Published in 2012 the book soon made the NY Times bestseller list and was even required reading for the incoming class at Ivy League Brown University. Indeed, the San Francisco Chronicle called the book the “bible of a social movement.” Apparently the book claims that the incarceration of millions of black men in America is proof that racism is alive and well despite any claims to the contrary.

Fortunately, one of the other members at the table turned out to be well-read on the subject and brought up some very good objections based on his own reading. Later, he sent me a link to a very critical review article, entitled, “Revisiting ‘The New Jim Crow,’ written by John P. Walters and David W. Murray.  Here is a link to the review article that appeared on the Hudson Institute website.

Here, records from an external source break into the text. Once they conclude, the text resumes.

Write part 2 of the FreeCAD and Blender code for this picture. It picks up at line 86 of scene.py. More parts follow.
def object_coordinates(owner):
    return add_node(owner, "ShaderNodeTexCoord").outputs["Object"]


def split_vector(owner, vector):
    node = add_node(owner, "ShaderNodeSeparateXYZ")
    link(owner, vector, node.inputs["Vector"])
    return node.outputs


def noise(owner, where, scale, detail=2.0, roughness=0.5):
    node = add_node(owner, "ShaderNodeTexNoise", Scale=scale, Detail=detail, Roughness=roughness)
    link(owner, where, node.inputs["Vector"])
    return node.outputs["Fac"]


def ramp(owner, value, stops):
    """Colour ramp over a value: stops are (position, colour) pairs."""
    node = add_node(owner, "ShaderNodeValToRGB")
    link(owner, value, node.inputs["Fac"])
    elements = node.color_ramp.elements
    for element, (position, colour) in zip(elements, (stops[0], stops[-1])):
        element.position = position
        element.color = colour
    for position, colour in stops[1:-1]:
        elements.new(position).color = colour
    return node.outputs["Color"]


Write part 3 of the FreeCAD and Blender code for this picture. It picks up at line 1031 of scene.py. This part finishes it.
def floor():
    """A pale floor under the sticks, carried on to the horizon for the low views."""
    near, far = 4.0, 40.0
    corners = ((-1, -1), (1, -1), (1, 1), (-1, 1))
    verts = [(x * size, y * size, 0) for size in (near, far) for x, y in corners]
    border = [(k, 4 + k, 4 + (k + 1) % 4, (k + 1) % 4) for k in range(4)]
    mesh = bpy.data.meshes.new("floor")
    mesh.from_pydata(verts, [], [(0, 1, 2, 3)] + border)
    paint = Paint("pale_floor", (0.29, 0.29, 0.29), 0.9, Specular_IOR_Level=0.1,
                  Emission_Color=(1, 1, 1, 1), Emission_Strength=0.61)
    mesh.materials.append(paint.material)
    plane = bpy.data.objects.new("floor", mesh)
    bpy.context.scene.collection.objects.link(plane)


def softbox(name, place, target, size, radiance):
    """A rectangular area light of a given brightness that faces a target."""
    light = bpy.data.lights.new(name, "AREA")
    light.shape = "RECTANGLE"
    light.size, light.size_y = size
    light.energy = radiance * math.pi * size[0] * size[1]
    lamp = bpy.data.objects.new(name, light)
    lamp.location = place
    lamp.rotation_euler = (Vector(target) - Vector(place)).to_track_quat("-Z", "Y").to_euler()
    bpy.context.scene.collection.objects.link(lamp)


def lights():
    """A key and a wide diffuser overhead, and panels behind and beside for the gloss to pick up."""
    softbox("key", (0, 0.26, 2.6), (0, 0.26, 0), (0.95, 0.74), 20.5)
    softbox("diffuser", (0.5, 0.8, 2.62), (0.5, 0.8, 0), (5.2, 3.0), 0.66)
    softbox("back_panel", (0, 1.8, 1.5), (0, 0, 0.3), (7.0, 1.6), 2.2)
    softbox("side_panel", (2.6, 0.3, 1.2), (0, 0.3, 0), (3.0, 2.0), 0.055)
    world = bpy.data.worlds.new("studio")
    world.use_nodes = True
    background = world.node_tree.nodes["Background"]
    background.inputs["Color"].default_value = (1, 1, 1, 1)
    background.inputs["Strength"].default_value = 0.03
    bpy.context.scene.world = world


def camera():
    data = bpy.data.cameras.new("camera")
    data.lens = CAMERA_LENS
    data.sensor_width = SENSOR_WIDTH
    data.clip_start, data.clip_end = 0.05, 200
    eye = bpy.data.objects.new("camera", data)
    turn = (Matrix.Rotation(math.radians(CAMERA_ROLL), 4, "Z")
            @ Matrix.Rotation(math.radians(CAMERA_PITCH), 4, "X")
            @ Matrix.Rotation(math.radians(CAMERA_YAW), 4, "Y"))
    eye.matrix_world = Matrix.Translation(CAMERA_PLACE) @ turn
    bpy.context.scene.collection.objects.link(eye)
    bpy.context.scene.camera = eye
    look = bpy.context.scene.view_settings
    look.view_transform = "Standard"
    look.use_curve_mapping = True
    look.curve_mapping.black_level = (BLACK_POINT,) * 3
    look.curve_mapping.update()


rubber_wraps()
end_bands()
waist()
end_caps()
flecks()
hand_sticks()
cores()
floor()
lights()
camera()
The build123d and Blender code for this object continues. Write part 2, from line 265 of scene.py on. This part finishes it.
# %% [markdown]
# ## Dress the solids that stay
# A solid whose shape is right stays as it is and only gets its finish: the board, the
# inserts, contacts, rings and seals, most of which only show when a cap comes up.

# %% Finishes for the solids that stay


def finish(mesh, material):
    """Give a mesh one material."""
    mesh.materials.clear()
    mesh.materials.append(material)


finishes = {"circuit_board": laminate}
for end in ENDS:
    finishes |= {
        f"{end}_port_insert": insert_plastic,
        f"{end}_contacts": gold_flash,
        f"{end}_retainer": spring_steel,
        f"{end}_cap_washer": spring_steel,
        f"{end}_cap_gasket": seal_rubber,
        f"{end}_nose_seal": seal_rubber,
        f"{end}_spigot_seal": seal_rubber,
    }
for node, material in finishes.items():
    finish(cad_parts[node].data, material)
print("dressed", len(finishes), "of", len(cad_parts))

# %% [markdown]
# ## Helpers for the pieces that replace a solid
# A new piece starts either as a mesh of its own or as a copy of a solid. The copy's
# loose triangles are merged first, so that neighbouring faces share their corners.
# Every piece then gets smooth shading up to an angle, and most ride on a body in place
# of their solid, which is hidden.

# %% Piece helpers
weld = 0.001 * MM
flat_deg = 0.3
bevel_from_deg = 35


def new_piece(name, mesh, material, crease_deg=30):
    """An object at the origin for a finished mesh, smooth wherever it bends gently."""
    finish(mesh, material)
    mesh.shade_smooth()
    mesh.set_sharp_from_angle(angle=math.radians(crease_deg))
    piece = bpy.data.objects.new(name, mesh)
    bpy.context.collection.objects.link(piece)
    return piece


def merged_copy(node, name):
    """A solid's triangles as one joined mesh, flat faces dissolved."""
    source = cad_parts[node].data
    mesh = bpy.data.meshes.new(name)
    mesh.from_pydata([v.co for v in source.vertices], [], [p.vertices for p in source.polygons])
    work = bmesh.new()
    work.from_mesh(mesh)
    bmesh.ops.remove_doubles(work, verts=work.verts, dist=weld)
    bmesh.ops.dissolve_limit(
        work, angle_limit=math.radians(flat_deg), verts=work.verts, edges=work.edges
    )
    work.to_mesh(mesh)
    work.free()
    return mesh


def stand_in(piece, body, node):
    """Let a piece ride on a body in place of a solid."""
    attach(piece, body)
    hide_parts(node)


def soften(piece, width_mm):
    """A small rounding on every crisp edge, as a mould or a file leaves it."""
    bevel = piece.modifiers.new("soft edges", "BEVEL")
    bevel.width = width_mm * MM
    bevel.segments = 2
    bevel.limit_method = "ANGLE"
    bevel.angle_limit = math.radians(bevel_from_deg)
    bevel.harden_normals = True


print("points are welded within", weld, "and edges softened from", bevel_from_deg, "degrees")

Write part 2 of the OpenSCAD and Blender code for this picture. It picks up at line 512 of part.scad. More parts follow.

The reviewers quoted from the book’s dust jacket:

By targeting black men through the War on Drugs, and decimating communities of color, the U.S. criminal justice system functions as a contemporary system of racial control—relegating millions to permanent second-class status.” 

Walters and Murray refute this thesis, and take issue with the statistics offered to support what amounts to a conspiracy theory. They dispute the author’s assertion that “arrests and convictions for drug offenses—not violent crime—have propelled mass incarceration” by first noting the data for state prisons.

In state prisons, holding the largest number of incarcerated inmates, only 16 percent are drug offenders—54 percent of those incarcerated are violent offenders. 

They also explain that racism is not the reason why drug offenders make up almost 50 percent of the federal prison population. They note that the substantially smaller federal system “focuses on major domestic and international traffickers—34 percent of the federal prison population is Hispanic and 23 percent are not U.S. citizens.”

In short the authors of the review show that “The New Jim Crow” misuses statistics and even leaves out important evidence that does not support its thesis. Instead they argue that conduct and culture have more to do with rates of incarceration than racism. They point to the case of a black man from Mississippi who the book claims “cannot vote because he, like many black men in the United States, has been labeled a felon, and is currently on parole.”

It is true that Mississippi does deny voting to those who have been convicted of serious crimes from murder and rape to forgery and embezzlement. The man in question was indicted for the shooting of a 17-year-old boy; escaped from prison while awaiting trial; and was subsequently arrested and labeled a fugitive wanted for a capital crime. He was extradited and then convicted of murder. Somehow, he was later released on parole but cannot vote “not because he is black, but because he killed someone…”

The reviewers cite New York City Police Commissioner William Bratton who pointed out that blacks and Hispanics “represent half of our city’s population, but 96.9 percent of those who are shot, and 97.6 percent of those who commit the shootings.” I suspect that the same figures hold in other major cities including my own neighboring city of Bridgeport, Connecticut.

Recently I read an article in the Wall Street Journal by Jason Reilly, a black writer who is one of the Journal’s regular columnists. He also argued that conduct and culture have more to do with the problems of black Americans today than racism. In particular, he dismissed those who persistently bemoan the effects of slavery 150 years after its abolition. He pointed to the tremendous strides that blacks made in America in the 100 years after the Civil War. During those years statistics and experience show, for example, that black incomes rose at the same rates as whites and that black family formation was comparable to white. Despite persistent racist attitudes especially in Hollywood, blacks made substantial progress. Interestingly, two of last year’s top movies, “Hidden Figures” and “Fences”, illustrate that black families had made it into the middle class. 

If racism is to blame for a disproportion number of black inmates in American prisons, does it also explain the explain the racial imbalance in American sports today? Why is the preponderance of black athletes on professional basketball and football teams not racist? Isn’t it ironic that the black professional athletes who protest during the playing of the national anthem will all make millions during their playing careers? Despite their own success these athletes want to believe or need to believe in a very revealing myth of victimization.